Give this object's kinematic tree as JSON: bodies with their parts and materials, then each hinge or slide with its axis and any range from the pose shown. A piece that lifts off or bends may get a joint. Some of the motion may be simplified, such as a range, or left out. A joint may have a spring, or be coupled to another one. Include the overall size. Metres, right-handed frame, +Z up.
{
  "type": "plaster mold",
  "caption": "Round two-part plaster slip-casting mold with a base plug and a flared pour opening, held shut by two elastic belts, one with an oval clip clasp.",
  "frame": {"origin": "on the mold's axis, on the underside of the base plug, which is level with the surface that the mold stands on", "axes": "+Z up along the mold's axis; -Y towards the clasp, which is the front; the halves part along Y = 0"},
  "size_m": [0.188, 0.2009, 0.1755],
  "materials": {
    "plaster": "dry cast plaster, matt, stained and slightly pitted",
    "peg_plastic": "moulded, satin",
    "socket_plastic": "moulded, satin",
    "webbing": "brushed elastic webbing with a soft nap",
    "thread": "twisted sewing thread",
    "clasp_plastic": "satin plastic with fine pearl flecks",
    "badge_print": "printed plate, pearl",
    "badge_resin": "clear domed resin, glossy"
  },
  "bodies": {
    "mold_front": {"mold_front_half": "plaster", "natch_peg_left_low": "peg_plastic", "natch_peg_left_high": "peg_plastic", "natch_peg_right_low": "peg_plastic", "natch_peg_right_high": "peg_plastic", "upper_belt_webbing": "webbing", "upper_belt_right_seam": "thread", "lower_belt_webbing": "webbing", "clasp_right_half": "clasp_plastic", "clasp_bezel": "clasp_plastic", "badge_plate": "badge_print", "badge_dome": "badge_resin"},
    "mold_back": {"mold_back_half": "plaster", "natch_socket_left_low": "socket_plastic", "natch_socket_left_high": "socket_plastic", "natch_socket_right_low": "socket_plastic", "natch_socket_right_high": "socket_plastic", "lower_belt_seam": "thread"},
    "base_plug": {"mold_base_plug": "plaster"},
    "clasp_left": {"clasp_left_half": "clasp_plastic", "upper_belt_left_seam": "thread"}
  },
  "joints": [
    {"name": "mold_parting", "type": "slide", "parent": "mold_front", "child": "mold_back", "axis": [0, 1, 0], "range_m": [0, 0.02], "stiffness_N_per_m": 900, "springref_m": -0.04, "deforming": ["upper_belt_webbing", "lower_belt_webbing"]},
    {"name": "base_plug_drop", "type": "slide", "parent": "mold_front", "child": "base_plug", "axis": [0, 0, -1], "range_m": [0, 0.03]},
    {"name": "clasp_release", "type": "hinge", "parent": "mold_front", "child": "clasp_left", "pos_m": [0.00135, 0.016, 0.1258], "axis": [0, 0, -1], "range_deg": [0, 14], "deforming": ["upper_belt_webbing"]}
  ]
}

======

* _THE TASK_:
Set down every line of the listing above again, exactly as given.

* _TASK RESULT_:
Give this object's kinematic tree as JSON: bodies with their parts and materials, then each hinge or slide with its axis and any range from the pose shown. A piece that lifts off or bends may get a joint. Some of the motion may be simplified, such as a range, or left out. A joint may have a spring, or be coupled to another one. Include the overall size. Metres, right-handed frame, +Z up.
{
  "type": "plaster mold",
  "caption": "Round two-part plaster slip-casting mold with a base plug and a flared pour opening, held shut by two elastic belts, one with an oval clip clasp.",
  "frame": {"origin": "on the mold's axis, on the underside of the base plug, which is level with the surface that the mold stands on", "axes": "+Z up along the mold's axis; -Y towards the clasp, which is the front; the halves part along Y = 0"},
  "size_m": [0.188, 0.2009, 0.1755],
  "materials": {
    "plaster": "dry cast plaster, matt, stained and slightly pitted",
    "peg_plastic": "moulded, satin",
    "socket_plastic": "moulded, satin",
    "webbing": "brushed elastic webbing with a soft nap",
    "thread": "twisted sewing thread",
    "clasp_plastic": "satin plastic with fine pearl flecks",
    "badge_print": "printed plate, pearl",
    "badge_resin": "clear domed resin, glossy"
  },
  "bodies": {
    "mold_front": {"mold_front_half": "plaster", "natch_peg_left_low": "peg_plastic", "natch_peg_left_high": "peg_plastic", "natch_peg_right_low": "peg_plastic", "natch_peg_right_high": "peg_plastic", "upper_belt_webbing": "webbing", "upper_belt_right_seam": "thread", "lower_belt_webbing": "webbing", "clasp_right_half": "clasp_plastic", "clasp_bezel": "clasp_plastic", "badge_plate": "badge_print", "badge_dome": "badge_resin"},
    "mold_back": {"mold_back_half": "plaster", "natch_socket_left_low": "socket_plastic", "natch_socket_left_high": "socket_plastic", "natch_socket_right_low": "socket_plastic", "natch_socket_right_high": "socket_plastic", "lower_belt_seam": "thread"},
    "base_plug": {"mold_base_plug": "plaster"},
    "clasp_left": {"clasp_left_half": "clasp_plastic", "upper_belt_left_seam": "thread"}
  },
  "joints": [
    {"name": "mold_parting", "type": "slide", "parent": "mold_front", "child": "mold_back", "axis": [0, 1, 0], "range_m": [0, 0.02], "stiffness_N_per_m": 900, "springref_m": -0.04, "deforming": ["upper_belt_webbing", "lower_belt_webbing"]},
    {"name": "base_plug_drop", "type": "slide", "parent": "mold_front", "child": "base_plug", "axis": [0, 0, -1], "range_m": [0, 0.03]},
    {"name": "clasp_release", "type": "hinge", "parent": "mold_front", "child": "clasp_left", "pos_m": [0.00135, 0.016, 0.1258], "axis": [0, 0, -1], "range_deg": [0, 14], "deforming": ["upper_belt_webbing"]}
  ]
}